In [1]:
from utils import process_utt, lookup
from nltk.corpus.reader import PlaintextCorpusReader
import numpy as np

In [2]:
my_corpus = PlaintextCorpusReader("./", ".*\.txt")

sents = my_corpus.sents(fileids="hamlet.txt")

In [3]:
def count_utts(result, utts, ys):
    """
    Input:
        result: a dictionary that will be used to map each pair to its frequency
        utts: a list of utts
        ys: a list corresponding to the sentiment of each utt (either 0 or 1)
    Output:
        result: a dictionary mapping each pair to its frequency
    """

    for y, utt in zip(ys, utts):
        for word in process_utt(utt):
            # define the key, which is the word and label tuple
            pair = (word, y)

            # if the key exists in the dictionary, increment the count
            if pair in result:
                result[pair] += 1

            # else, if the key is new, add it to the dictionary and set the count to 1
            else:
                result[pair] = 1

    return result

In [4]:
result = {}
utts = [" ".join(sent) for sent in sents]
ys = [sent.count("be") > 0 for sent in sents]
count_utts(result, utts, ys)

{('the', False): 1283,
 ('project', False): 79,
 ('gutenberg', False): 83,
 ('ebook', False): 16,
 ('of', False): 786,
 ('hamlet', False): 120,
 ('by', False): 130,
 ('william', False): 3,
 ('shakespear', False): 30,
 ('thi', False): 335,
 ('is', False): 345,
 ('for', False): 200,
 ('use', False): 59,
 ('anyon', False): 3,
 ('anywher', False): 2,
 ('at', False): 90,
 ('no', False): 103,
 ('cost', False): 6,
 ('and', False): 673,
 ('with', False): 252,
 ('almost', False): 10,
 ('restrict', False): 2,
 ('whatsoev', False): 2,
 ('you', False): 465,
 ('may', False): 54,
 ('copi', False): 23,
 ('it', False): 337,
 ('give', False): 54,
 ('away', False): 24,
 ('or', False): 192,
 ('re', False): 5,
 ('under', False): 13,
 ('term', False): 28,
 ('licens', False): 15,
 ('includ', False): 13,
 ('onlin', False): 6,
 ('www', False): 7,
 ('org', False): 11,
 ('titl', False): 3,
 ('author', False): 12,
 ('editor', False): 1,
 ('charl', False): 7,
 ('kean', False): 6,
 ('releas', False): 2,
 ('date', 

In [12]:
freqs = count_utts({}, utts, ys)
lookup(freqs, "be", True)
for k, v in freqs.items():
    if "be" in k:
        print(f"{k}:{v}")

('be', True):207
('be', False):33


207

In [6]:
def train_naive_bayes(freqs, train_x, train_y):
    """
    Input:
        freqs: dictionary from (word, label) to how often the word appears
        train_x: a list of utts
        train_y: a list of labels correponding to the utts (0,1)
    Output:
        logprior: the log prior. (equation 3 above)
        loglikelihood: the log likelihood of you Naive bayes equation. (equation 6 above)
    """
    loglikelihood = {}
    logprior = 0

    # calculate V, the number of unique words in the vocabulary
    vocab = set([pair[0] for pair in freqs.keys()])
    V = len(vocab)

    # calculate N_pos and N_neg
    N_pos = N_neg = 0
    for pair in freqs.keys():
        # if the label is positive (greater than zero)
        if pair[1] > 0:
            # Increment the number of positive words by the count for this (word, label) pair
            N_pos += lookup(freqs, pair[0], True)

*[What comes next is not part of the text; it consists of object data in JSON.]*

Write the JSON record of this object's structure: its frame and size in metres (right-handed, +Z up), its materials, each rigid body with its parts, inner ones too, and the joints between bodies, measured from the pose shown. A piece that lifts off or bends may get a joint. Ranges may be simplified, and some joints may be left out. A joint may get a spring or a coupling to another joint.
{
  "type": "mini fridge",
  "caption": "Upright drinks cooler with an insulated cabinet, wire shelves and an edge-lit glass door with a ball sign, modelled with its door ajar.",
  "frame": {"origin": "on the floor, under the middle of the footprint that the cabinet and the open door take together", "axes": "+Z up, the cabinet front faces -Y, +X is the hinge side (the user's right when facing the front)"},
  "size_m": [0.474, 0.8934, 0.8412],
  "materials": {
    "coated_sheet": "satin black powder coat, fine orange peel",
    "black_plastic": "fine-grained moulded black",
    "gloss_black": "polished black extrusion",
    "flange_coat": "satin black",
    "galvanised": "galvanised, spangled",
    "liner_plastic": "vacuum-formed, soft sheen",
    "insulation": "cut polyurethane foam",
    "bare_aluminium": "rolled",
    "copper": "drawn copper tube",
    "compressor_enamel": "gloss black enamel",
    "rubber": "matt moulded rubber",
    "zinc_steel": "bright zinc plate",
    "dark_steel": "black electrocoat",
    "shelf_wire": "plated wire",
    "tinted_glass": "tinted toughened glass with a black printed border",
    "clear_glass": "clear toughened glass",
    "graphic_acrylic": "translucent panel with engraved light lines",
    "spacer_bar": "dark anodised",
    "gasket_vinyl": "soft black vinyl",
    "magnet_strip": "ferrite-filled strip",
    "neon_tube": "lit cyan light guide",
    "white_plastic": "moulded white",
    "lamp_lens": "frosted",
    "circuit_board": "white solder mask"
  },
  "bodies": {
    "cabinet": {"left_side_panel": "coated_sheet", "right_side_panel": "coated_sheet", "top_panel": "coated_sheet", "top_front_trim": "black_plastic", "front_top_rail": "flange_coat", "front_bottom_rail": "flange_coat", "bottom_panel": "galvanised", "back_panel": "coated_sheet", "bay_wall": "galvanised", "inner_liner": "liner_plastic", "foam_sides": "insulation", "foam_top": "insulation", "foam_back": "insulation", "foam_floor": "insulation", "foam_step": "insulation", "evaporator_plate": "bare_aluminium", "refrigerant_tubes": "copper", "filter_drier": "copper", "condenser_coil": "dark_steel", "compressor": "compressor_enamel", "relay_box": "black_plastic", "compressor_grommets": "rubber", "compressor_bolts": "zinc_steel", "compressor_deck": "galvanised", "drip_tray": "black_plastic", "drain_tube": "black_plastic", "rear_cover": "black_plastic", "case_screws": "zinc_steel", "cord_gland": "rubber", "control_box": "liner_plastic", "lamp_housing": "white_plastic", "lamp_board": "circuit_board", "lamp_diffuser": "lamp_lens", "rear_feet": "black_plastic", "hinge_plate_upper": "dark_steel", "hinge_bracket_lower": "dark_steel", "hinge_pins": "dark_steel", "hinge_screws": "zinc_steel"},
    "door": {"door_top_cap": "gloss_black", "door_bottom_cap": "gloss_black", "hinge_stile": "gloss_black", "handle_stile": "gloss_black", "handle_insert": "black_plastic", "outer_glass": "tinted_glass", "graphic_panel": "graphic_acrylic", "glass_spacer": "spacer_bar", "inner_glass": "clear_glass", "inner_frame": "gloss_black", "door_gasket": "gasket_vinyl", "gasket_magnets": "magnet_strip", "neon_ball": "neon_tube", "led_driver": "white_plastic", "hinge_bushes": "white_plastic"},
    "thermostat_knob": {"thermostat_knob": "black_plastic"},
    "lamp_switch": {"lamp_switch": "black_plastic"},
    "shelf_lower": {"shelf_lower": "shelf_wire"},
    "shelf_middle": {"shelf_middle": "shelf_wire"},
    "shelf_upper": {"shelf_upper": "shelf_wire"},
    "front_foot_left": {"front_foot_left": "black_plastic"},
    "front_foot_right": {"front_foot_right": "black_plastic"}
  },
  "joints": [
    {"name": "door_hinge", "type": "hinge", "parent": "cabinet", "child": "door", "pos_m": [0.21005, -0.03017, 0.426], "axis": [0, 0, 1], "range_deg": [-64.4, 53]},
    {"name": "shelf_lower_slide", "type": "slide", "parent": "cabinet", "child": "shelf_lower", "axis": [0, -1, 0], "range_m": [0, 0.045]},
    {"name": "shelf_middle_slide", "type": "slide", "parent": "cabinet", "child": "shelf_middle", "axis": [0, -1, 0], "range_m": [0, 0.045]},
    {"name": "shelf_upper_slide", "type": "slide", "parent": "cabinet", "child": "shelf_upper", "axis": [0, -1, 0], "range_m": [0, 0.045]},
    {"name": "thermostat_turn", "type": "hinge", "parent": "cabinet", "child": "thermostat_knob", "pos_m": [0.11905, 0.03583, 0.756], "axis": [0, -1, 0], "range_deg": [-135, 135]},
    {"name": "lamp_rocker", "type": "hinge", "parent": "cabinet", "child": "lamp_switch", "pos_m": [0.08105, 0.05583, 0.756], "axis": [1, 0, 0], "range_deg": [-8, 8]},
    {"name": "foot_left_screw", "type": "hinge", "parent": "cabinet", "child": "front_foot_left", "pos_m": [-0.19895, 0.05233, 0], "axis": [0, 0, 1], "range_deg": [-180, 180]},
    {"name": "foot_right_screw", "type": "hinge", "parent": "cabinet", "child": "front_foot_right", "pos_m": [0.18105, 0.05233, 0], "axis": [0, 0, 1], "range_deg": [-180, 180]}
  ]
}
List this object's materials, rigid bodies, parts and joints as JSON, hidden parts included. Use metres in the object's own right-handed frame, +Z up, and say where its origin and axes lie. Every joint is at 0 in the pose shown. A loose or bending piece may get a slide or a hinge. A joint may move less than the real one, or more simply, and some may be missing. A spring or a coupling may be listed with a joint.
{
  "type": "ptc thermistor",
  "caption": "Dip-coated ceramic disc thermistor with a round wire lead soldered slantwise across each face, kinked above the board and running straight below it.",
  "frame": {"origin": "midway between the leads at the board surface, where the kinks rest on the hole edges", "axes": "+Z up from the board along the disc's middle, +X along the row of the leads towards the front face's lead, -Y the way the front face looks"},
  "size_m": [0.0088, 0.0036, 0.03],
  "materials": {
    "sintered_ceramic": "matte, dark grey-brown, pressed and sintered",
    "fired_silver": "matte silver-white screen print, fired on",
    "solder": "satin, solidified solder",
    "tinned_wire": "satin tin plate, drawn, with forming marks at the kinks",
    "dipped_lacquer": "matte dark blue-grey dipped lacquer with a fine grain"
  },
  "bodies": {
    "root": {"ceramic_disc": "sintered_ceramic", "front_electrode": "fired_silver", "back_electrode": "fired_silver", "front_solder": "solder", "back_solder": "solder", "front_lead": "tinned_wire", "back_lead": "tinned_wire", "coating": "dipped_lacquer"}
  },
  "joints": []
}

        # else, the label is negative
        else:
            # increment the number of negative words by the count for this (word,label) pair
            N_neg += lookup(freqs, pair[0], False)

    # Calculate D, the number of documents
    D = len(train_y)

    # Calculate D_pos, the number of positive documents (*hint: use sum(<np_array>))
    D_pos = sum(train_y)

    # Calculate D_neg, the number of negative documents (*hint: compute using D and D_pos)
    D_neg = D - D_pos

    # Calculate logprior
    logprior = np.log(D_pos) - np.log(D_neg)

    # For each word in the vocabulary...
    for word in vocab:
        # get the positive and negative frequency of the word
        freq_pos = lookup(freqs, word, 1)
        freq_neg = lookup(freqs, word, 0)

        # calculate the probability that each word is positive, and negative
        p_w_pos = (freq_pos + 1) / (N_pos + V)
        p_w_neg = (freq_neg + 1) / (N_neg + V)

        # calculate the log likelihood of the word
        loglikelihood[word] = np.log(p_w_pos / p_w_neg)

    return logprior, loglikelihood

In [7]:
logprior, loglikelihood = train_naive_bayes(freqs, utts, ys)
print(logprior)
print(len(loglikelihood))

-2.684239552408491
4574


In [8]:
def naive_bayes_predict(utt, logprior, loglikelihood):
    """
    Input:
        utt: a string
        logprior: a number
        loglikelihood: a dictionary of words mapping to numbers
    Output:
        p: the sum of all the logliklihoods of each word in the utt (if found in the dictionary) + logprior (a number)
    """
    # process the utt to get a list of words
    word_l = process_utt(utt)

    # initialize probability to zero
    p = 0

    # add the logprior
    p += logprior

    for word in word_l:
        # check if the word exists in the loglikelihood dictionary
        if word in loglikelihood:
            # add the log likelihood of that word to the probability
            p += loglikelihood[word]

    return p

In [9]:
my_utt = "To be or not to be, that is the question."
p = naive_bayes_predict(my_utt, logprior, loglikelihood)
print("The expected output is", p)

The expected output is 2.9321000465209246


In [10]:
def test_naive_bayes(test_x, test_y, logprior, loglikelihood):
    """
    Input:
        test_x: A list of utts
        test_y: the corresponding labels for the list of utts
        logprior: the logprior
        loglikelihood: a dictionary with the loglikelihoods for each word
    Output:
        accuracy: (# of utts classified correctly)/(total # of utts)
    """
    accuracy = 0  # return this properly

    y_hats = []
    for utt in test_x:
        # if the prediction is > 0
        if naive_bayes_predict(utt, logprior, loglikelihood) > 0:
            # the predicted class is 1
            y_hat_i = 1
        else:
            # otherwise the predicted class is 0
            y_hat_i = 0

        # append the predicted class to the list y_hats
        y_hats.append(y_hat_i)

    # error is the average of the absolute values of the differences between y_hats and test_y
    error = sum([abs(y_hat - test) for y_hat, test in zip(y_hats, test_y)]) / len(
        y_hats
    )

    # Accuracy is 1 minus the error
    accuracy = 1 - error

    return accuracy

In [11]:
print(
    "Naive Bayes accuracy = %0.4f"
    % (test_naive_bayes(utts, ys, logprior, loglikelihood))
)

Naive Bayes accuracy = 0.9801